[Requirements]: Give back the entire listing verbatim.

[Data provided]:
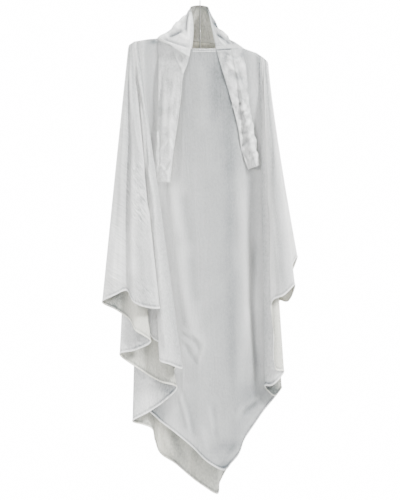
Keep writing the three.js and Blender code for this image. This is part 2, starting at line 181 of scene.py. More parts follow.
bend_z = WIRE_R - HOOK_R
stem = [(0, z) for z in STEM_FOOT_Z]
for f in np.linspace(0.06, 1, 18):
    shares = (1 - f) ** 3, 3 * f * (1 - f) ** 2, 3 * f * f * (1 - f), f ** 3
    stem.append((np.dot(shares, SWEEP_Y), np.dot(shares, SWEEP_Z)))
stem += [(HOOK_R, z) for z in np.linspace(-48, bend_z - 3, 5)]
stem += [(math.cos(a) * HOOK_R, bend_z + math.sin(a) * HOOK_R) for a in np.linspace(0, math.pi, 40)]
stem += [(-HOOK_R - 0.3, bend_z - 1.5), (-HOOK_R - 0.9, bend_z - 3.4)]
tip = np.array(stem[-1])
lean = (tip - stem[-2]) / np.linalg.norm(tip - stem[-2])
stem = np.array(stem + [tuple(tip + lean * past) for past, _ in TIP_FORM])
sizes = np.full(len(stem), WIRE_R)
sizes[-len(TIP_FORM):] *= [part for _, part in TIP_FORM]
run = np.gradient(stem, axis=0)
run /= np.linalg.norm(run, axis=1)[:, None]
cos, sin = np.cos(around(16)), np.sin(around(16))
hook_rings = []
for (y, z), (dy, dz), size in zip(stem, run, sizes):
    hook_rings.append(np.stack([cos * size, y - dz * sin * size, z + dy * sin * size], axis=1))
hook = rod_from("hook_steel", hook_rings)
lacquer, tree, shader = new_finish(
    "dull dark grey lacquered wire", Base_Color=(0.16, 0.16, 0.153, 1), Coat_Weight=0.1)
draw_lines = clouds_in(tree, on_object(tree, (1, 1, 0.08)), 2600, 2)
rough = node_in(tree, "ShaderNodeMapRange", Value=draw_lines, To_Min=0.5, To_Max=0.65)
set_up(tree, shader, Roughness=rough, Normal=bump_in(tree, draw_lines, 0.12, 0.0001))
hook.data.materials.append(lacquer)
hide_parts("hanger_hook")
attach(hook, "root")

# ---- The cape's front ----
# The front half of a full circle cut of white crepe, with a narrow double-turned hem. It hangs smooth
# at the middle, and the spare width at each side falls in flutes from the shoulder's end.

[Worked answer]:
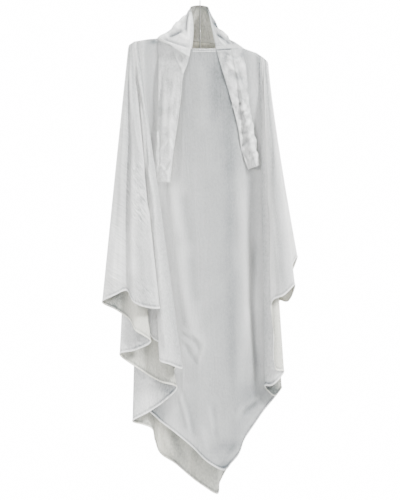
Keep writing the three.js and Blender code for this image. This is part 2, starting at line 181 of scene.py. More parts follow.
bend_z = WIRE_R - HOOK_R
stem = [(0, z) for z in STEM_FOOT_Z]
for f in np.linspace(0.06, 1, 18):
    shares = (1 - f) ** 3, 3 * f * (1 - f) ** 2, 3 * f * f * (1 - f), f ** 3
    stem.append((np.dot(shares, SWEEP_Y), np.dot(shares, SWEEP_Z)))
stem += [(HOOK_R, z) for z in np.linspace(-48, bend_z - 3, 5)]
stem += [(math.cos(a) * HOOK_R, bend_z + math.sin(a) * HOOK_R) for a in np.linspace(0, math.pi, 40)]
stem += [(-HOOK_R - 0.3, bend_z - 1.5), (-HOOK_R - 0.9, bend_z - 3.4)]
tip = np.array(stem[-1])
lean = (tip - stem[-2]) / np.linalg.norm(tip - stem[-2])
stem = np.array(stem + [tuple(tip + lean * past) for past, _ in TIP_FORM])
sizes = np.full(len(stem), WIRE_R)
sizes[-len(TIP_FORM):] *= [part for _, part in TIP_FORM]
run = np.gradient(stem, axis=0)
run /= np.linalg.norm(run, axis=1)[:, None]
cos, sin = np.cos(around(16)), np.sin(around(16))
hook_rings = []
for (y, z), (dy, dz), size in zip(stem, run, sizes):
    hook_rings.append(np.stack([cos * size, y - dz * sin * size, z + dy * sin * size], axis=1))
hook = rod_from("hook_steel", hook_rings)
lacquer, tree, shader = new_finish(
    "dull dark grey lacquered wire", Base_Color=(0.16, 0.16, 0.153, 1), Coat_Weight=0.1)
draw_lines = clouds_in(tree, on_object(tree, (1, 1, 0.08)), 2600, 2)
rough = node_in(tree, "ShaderNodeMapRange", Value=draw_lines, To_Min=0.5, To_Max=0.65)
set_up(tree, shader, Roughness=rough, Normal=bump_in(tree, draw_lines, 0.12, 0.0001))
hook.data.materials.append(lacquer)
hide_parts("hanger_hook")
attach(hook, "root")

# ---- The cape's front ----
# The front half of a full circle cut of white crepe, with a narrow double-turned hem. It hangs smooth
# at the middle, and the spare width at each side falls in flutes from the shoulder's end.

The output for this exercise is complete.